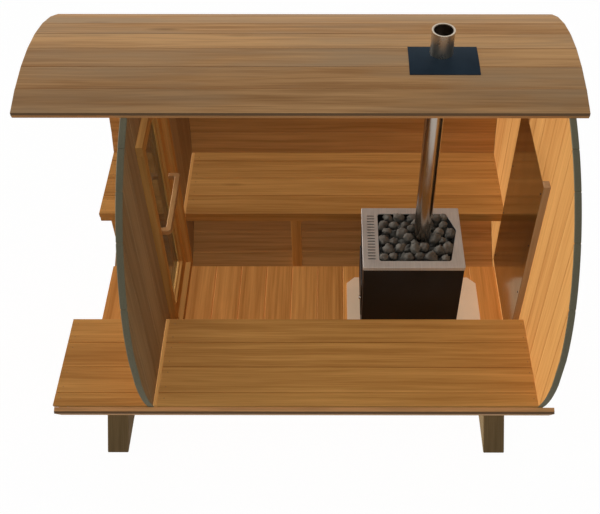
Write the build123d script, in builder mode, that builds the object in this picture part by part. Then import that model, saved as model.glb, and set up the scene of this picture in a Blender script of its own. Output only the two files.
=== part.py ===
from build123d import *
from math import ceil, cos, radians, sin, sqrt
import os

# Barrel sauna with the staves left out along its front, so that the room shows. Millimetres.
# X runs along the barrel from the porch to the stove end, Y from front to back and Z up.
# The origin is on the ground, below the middle of the barrel's axis.

# Barrel of flat staves
barrel_length = 2360
barrel_radius = 989
stave_thickness = 30
stave_count = 49
missing_staves = 13
stave_joint = 0.4
roof_edge_angle = 19.4
ground_clearance = 79
stave_groups = ("roof_staves", "back_staves", "lower_back_staves", "lower_front_staves")

# Flat faces of neighbours lie this far apart where a piece is dropped into place
seat_clearance = 0.3

# Small bevel on the edges of boards and doors
edge_bevel = 2

# End walls
wall_thickness = 30
porch_depth = 441
rear_overhang = 49

# Doorway and its frame
door_opening_width = 490
door_head_drop = 322
door_sill_height = 420
door_frame_width = 50
door_frame_inside = 31
door_frame_outside = 24

# Door leaf
leaf_clearance = 10
leaf_thickness = 57
stile_width = 66
rail_height = 90
glass_thickness = 8

# Bow handles, one on each side of the leaf
handle_length = 412
handle_reach = 62
handle_bar = 28
handle_height = 1155
handle_corner = 22
handle_bevel = 6

# Lift-off hinges
hinge_height = 80
hinge_offset = 210
hinge_plate_width = 38
hinge_plate_thickness = 3
hinge_plate_gap = 7.5
knuckle_radius = 6
knuckle_standoff = 1
pin_radius = 3
pin_clearance = 0.1

# Floor
floor_height = 231
floor_thickness = 28
floor_half_width = 380
bearer_width = 45
bearer_offset = 250

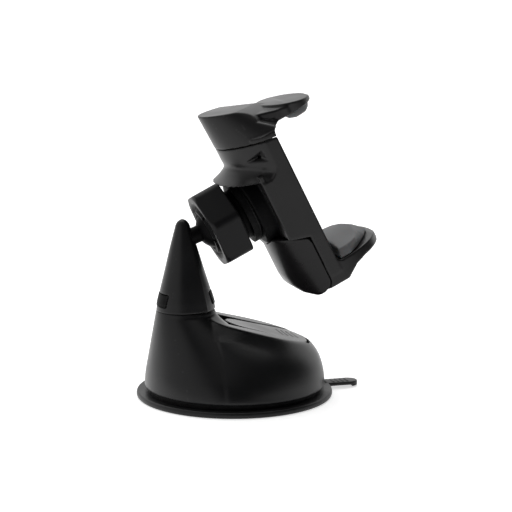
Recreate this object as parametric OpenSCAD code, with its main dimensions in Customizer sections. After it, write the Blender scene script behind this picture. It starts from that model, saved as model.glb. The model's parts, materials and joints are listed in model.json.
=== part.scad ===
// Suction-cup dashboard phone mount: rubber cup with lock lever, boot-shaped base with a
// removable cone, ball joint with hexagonal lock nut, and a spring-loaded cradle.
// Units mm. +Z up, +X towards the phone and the pull tab, origin at the centre of the
// suction cup's contact plane. The part is symmetric about the XZ plane but for the nut's turn.

/* [Suction cup] */
// Outside radius of the rubber flange
pad_r = 40; // [39:0.5:42]
// Thickness of the rubber flange
flange_t = 2.4; // [2:0.1:2.6]
// Distance from the centre to the end of the pull tab
tab_end = 52.8; // [48:0.2:58]
// Width of the pull tab
tab_w = 7.6; // [5:0.2:10]
// Radius of the moving middle of the cup
cup_core_r = 12; // [11:0.5:13]

/* [Base housing] */
// Outside radius of the housing at its rim
shell_r = 36.7; // [36.5:0.1:37.5]
// Height of the housing's rim above the contact plane
rim_z = 4.4; // [4.2:0.1:4.8]
// Wall thickness of the housing
wall = 2.2; // [1.8:0.1:2.6]
// Height of the sloping flat top above the cup's centre
top_z = 30; // [29.5:0.1:30.5]
// Slope of the flat top, falling towards the front, in degrees
top_slope = 15.5; // [15:0.1:16]
// Height of the seam between the housing and the cone cap
seam_z = 35; // [34.5:0.1:35.5]

/* [Cone cap] */
// Distance of the cone's axis behind the cup's centre
cone_x = -20.1; // [-20.6:0.1:-19.8]
// Rearward lean of the cone in degrees
cone_lean = 2; // [1:0.1:3]
// Wall thickness of the cone cap
cap_wall = 1.8; // [1.6:0.1:2]

/* [Ball joint] */
// Forward position of the ball centre
ball_x = -7.2; // [-7.6:0.1:-6.8]
// Height of the ball centre
ball_z = 69.6; // [69:0.1:70.5]
// Ball radius (17 mm ball)
ball_r = 8.5; // [8.3:0.1:8.6]
// Radius of the neck behind the ball
neck_r = 3.4; // [3:0.1:3.6]
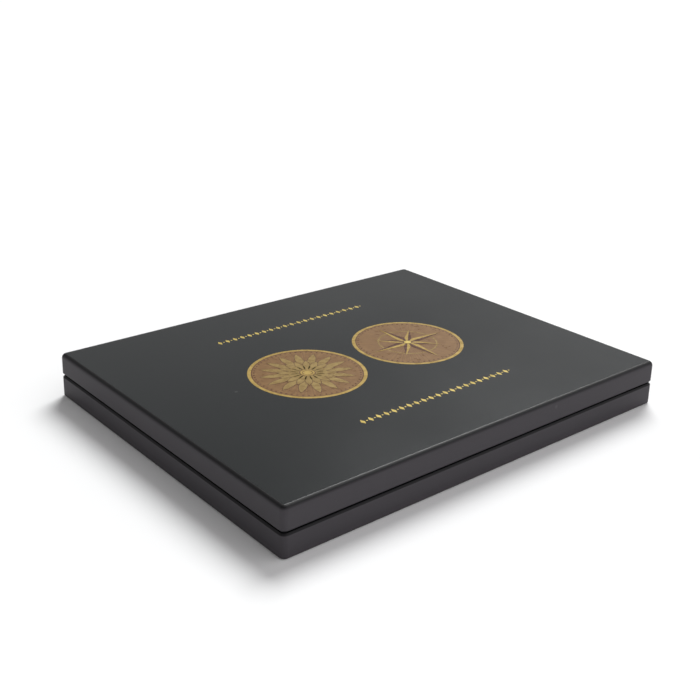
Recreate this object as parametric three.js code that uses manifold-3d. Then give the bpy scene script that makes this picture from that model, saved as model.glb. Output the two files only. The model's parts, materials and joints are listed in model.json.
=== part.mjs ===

========

* [WORK TO COMPLETE] Quote, without alteration, the final stretch of the entries: the line with "Recreate this object as parametric three.js" onward to the last line.

* [TASK ANSWER]
Recreate this object as parametric three.js code that uses manifold-3d. Then give the bpy scene script that makes this picture from that model, saved as model.glb. Output the two files only. The model's parts, materials and joints are listed in model.json.
=== part.mjs ===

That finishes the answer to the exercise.